External validation or a bigger modelling sample?

I am an oncologist trying to build a robust clinical prediction model to predict outcomes in operated oral cancer.
Based on a review of the literature

  • I have 10 candidate predictor parameters of which 3 are continuous variables.
  • Other published models have a published c-index of between 0.67 to 0.78. Relatively few have published their LR.
  • Based on the 2019 recommendations and using the pmsampsize package I need between 642 to 800 cases and approximately 160-200 events.

I have 920 cases from my institution, but I am concerned about external validation. Fortunately, many colleagues are happy to join and contribute their data. I am expecting another 600-900 cases with follow-up from them over the next year.

My question is that should I:

  1. Develop my own model and validate on the external dataset?
  2. Combine the entire dataset for modelling and then use bootstrapping for validation to get optimism correction for the model evaluation criteria?
  3. Or use a combination of both in some established way (that I am ignorant about)?

As you can understand, I have no formal statistical background but I know that we must first ask the statisticians before embarking on this perilous journey. Will be grateful to receive any critical feedback.

Good question
First, I recommend the paper by Steyerberg and Harrell https://www.jclinepi.com/article/S0895-4356(15)00175-4/fulltext It gives the answer - both internal validation and external.

The number of events is key. If some of your candidate predictors are ordinal, or you need to use splines for your continuous variables then you will have a lot of degrees of freedom (more than 10) which will require more events. So, be careful here.

Checking both predictive performance and calibration in an external validation data set is key. I’ve seen where the gross discrimination metrics look good, but calibration is poor - meaning re-calibration likely necessary (one can also, then, make a model using all the data). In terms of diagnostic utility, check performance within a context of who you expect clinician’s to use it. (eg are they using it to decide on who to treat/not treat and what sort of “risks” or a poor outcome are the prepared to have cf the “risks” of the operation &/or not treating).

Hope this helps and all the best with the work.


Many thanks. This is a very useful article. I could try to use the internal external cross validation in the model development phase.
A further clarification:

  • A practical problem might be that some centers being big and others small, different runs of the cross validation might have different sample sizes and therefore the results may be confusing.
  • What is essentially the benefit of taking this approach instead of taking all the cases in model development and using the center (or its treatment pattern) as a covariate? To make myself clearer: Let’s say that out of 4 centers, 1 uses modern RT techniques for all patients and has a surgical nodal yield average of 40 per case, and another center mainly used simpler radiation techniques and has an acceptable but lower lymph node yield of 25 per case on average. I do expect these differences to lead to a small impact on survival. If I do center by center cross validation I will get more variability in my metrics, but if I can just combine the cases and use these factors as covariates with a larger sample size and just do bootstrapping, how much do I lose out? Especially so since my final model after internal external cross validation will include data from all centers anyway.

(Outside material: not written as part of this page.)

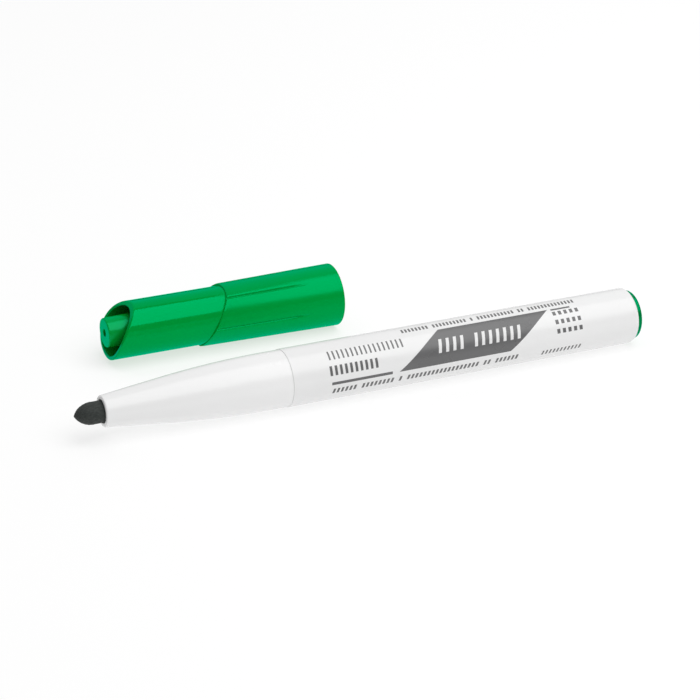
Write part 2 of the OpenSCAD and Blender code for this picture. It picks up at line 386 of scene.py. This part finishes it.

Interesting discussion, thanks for posting.

Your last two points remind me of two development+validation papers:

  1. ISARIC 4C Deterioration model (in-hospital deterioration COVID-19 patients): they used random-effects meta-analysis for internal-external validation. This is nice because you can have an idea of the range of discrimination/calibration/net benefit metrics for a new, randomly sampled center.

  2. ADNEX model (risk of ovarian cancer before surgery): they used the center as a random effect, so they could account for center-specific survival and predict for new centers using partial pooling. They performed temporal validation and, because the model was calibrated, they updated it using all available data.

Hope those are helpful.


Thank you. This is very useful.

1 Like

Remember that external validation that is not based on a huge sample can be misleading. That’s why resampling is usually a better approach (100 repeats of 10-fold cross-validation or 400 bootstrap resamples).

Sharing a link with relevant papers on that in case it is helpful (Sample size for external validation of a prognostic model section):

1 Like

Thanks Prof. Therefore if I don’t have a big enough sample size from an external institute as suggested by the validation sample size paper by Riley et al, I should include all patients and do a 400 bootstrap resample?

Thanks @giuliano-cruz. This is a goldmine.

1 Like

Yes I would do stroing internal validation, making sure to repeat all supervised learning steps afresh, hundreds of times, which also fully exposes instability in any variable selection used (variable selection is not advised at any rate). Its goal is to estimate likely future model performance from the same stream of patients. And if you include patients from different geographical areas or health systems in the model development and validation yoou can model geographical effects. Same for secular trends, by splining absolute calendar time.